Ooit hadden wij op het werk een PR-man. Al zijn P-activiteiten mislukten, net zoals zijn R-ondernemingen. Bovendien gedroeg hij zich verschrikkelijk hooghartig waardoor hij ieders afkeer opwekte. Na zijn ontslag kwam aan het licht dat hij alleen maar de bakkersschool had gevolgd, maar hij woonde wel in dezelfde straat als de grote baas en ging elke morgen en avond met diens hond wandelen, waardoor hij ’s morgens ook later op het werk mocht aankomen en ’s avonds vroeger vertrekken. Hij werd ontslagen maar dook op in een naastgelegen en bevriende onderneming waar hij nog een veel belangrijker non-PR-man werd. Dat kon toen nog, op het eind van de jaren 80. Kan u nog volgen? Om een lang verhaal kort te maken, het is de man niet goed vergaan op de grote baggerboot van het leven, maar de lust om over hem te schrijven is nu over, waarvoor mijn welgemeende excuses.
 
Coming soon op deze blogspot of misschien niet :
Een stukje over veldrijden (die rosse Sven Nys-kop werkte blijkbaar inspirerend, leve de ambtenarij!)

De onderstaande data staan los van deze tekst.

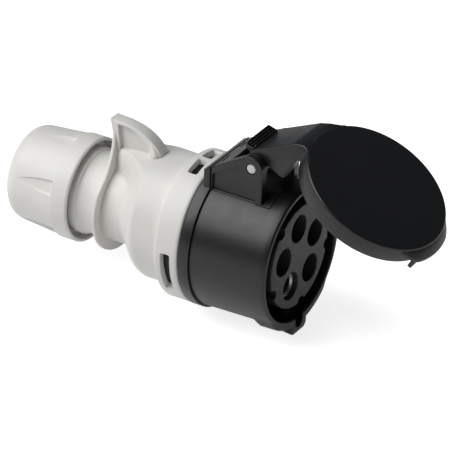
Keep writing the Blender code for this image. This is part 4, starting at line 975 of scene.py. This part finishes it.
def studio():
    """Pale floor under dim surroundings.

    The floor glows only where the camera, a reflection or a clear piece sees it, so that it
    reads as plain white there and still takes the part's shadow.
    """
    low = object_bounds()[0][2]
    bpy.ops.mesh.primitive_plane_add(size=FLOOR_SIZE, location=(0, 0, low - FLOOR_GAP))
    floor = bpy.context.active_object
    floor.name = "studio_floor"
    material, tree, shader, place = new_material("studio_floor")
    tint(tree, noise(tree, place, 30.0), (0.86, 0.86, 0.86), (0.88, 0.88, 0.88),
         shader.inputs["Base Color"])
    shader.inputs["Roughness"].default_value = 0.9
    shader.inputs["Specular IOR Level"].default_value = 0.0
    path = tree.nodes.new('ShaderNodeLightPath')
    strength = None
    for ray, value in FLOOR_GLOW:
        part = tree.nodes.new('ShaderNodeMath')
        part.operation = 'MULTIPLY_ADD'
        part.inputs[1].default_value = value
        part.inputs[2].default_value = 0.0
        tree.links.new(path.outputs[ray], part.inputs[0])
        if strength:
            tree.links.new(strength, part.inputs[2])
        strength = part.outputs["Value"]
    tree.links.new(strength, shader.inputs["Emission Strength"])
    shader.inputs["Emission Color"].default_value = (1, 1, 1, 1)
    floor.data.materials.append(material)
    floor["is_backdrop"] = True

    world = bpy.data.worlds.new("studio")
    bpy.context.scene.world = world
    world.use_nodes = True
    background = world.node_tree.nodes["Background"]
    background.inputs["Color"].default_value = WORLD_COLOUR
    background.inputs["Strength"].default_value = WORLD_STRENGTH


def key_light():
    light = bpy.data.lights.new("key", 'AREA')
    light.shape = 'RECTANGLE'
    light.size = light.size_y = KEY_SIZE
    light.energy = KEY_POWER
    obj = add_object("key", light)
    obj.location = KEY_PLACE
    obj.rotation_euler = (-KEY_PLACE).to_track_quat('-Z', 'Y').to_euler()


def camera():
    back = Vector((math.sin(AZIMUTH) * math.cos(ELEVATION),
                   -math.cos(AZIMUTH) * math.cos(ELEVATION), math.sin(ELEVATION)))
    right = Vector((math.cos(AZIMUTH), math.sin(AZIMUTH), 0))
    side = math.cos(ROLL) * right + math.sin(ROLL) * back.cross(right)
    top = back.cross(side)
    target = Vector(((TARGET_X + FACE_X) * MM, 0, 0))
    scale = FOCAL / DISTANCE
    across = (PICTURE / 2 - TARGET_PIXEL[0]) / scale
    down = (PICTURE / 2 - TARGET_PIXEL[1]) / scale
    location = target + back * DISTANCE + side * across - top * down
    data = bpy.data.cameras.new("camera")
    data.sensor_width = SENSOR
    data.lens = FOCAL * SENSOR / PICTURE
    data.clip_end = 50
    obj = add_object("camera", data)
    obj.matrix_world = Matrix((
        (side.x, top.x, back.x, location.x),
        (side.y, top.y, back.y, location.y),
        (side.z, top.z, back.z, location.z),
        (0, 0, 0, 1)))
    bpy.context.scene.camera = obj


camera()
front_shell()
coupling_ring()
contact_carrier()
for number in range(CONTACTS):
    contact(number)
rear_housing()
gland_nut()
gland_seal()
lid()
lid_gasket()
hinge_pin()
plain_nodes()
studio()
key_light()
bpy.context.scene.view_settings.view_transform = 'Standard'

PHILIP HOORNE HEEFT NU OOK EEN BLOGSPOT

Blogspot, vindt u het geen fantastisch woord? Die dubbele brutale o-klank. Daar heb ik als dichter wel oren naar. Blogspot, zeg het tien keer na elkaar. Blogspot, blogspot, blogspot, blogspot, blogspot, blogspot, blogspot, blogspot, blogspot, blogspot. Klinkt als de naam van een hardrockband zonder platencontract maar mét ‘explicit lyrics’ in het begin van de jaren ’80. ‘Hedenavond in het voorprogramma van Saxon: Blogspot.’
 
Hier zal ik af en toe een berichtje posten. Verwacht u vooral aan veel intellectualistisch geneuzel met een humoristisch randje dat ik gemeenzaam wel eens durf te omschrijven als ‘gezeik’. Alhoewel, misschien wordt het toch nog een ernstige boel, ik weet het niet.
 
Mijn eerste berichtje laat ik snel los op het net. Benieuwd hoe het er na versturen zal uitzien.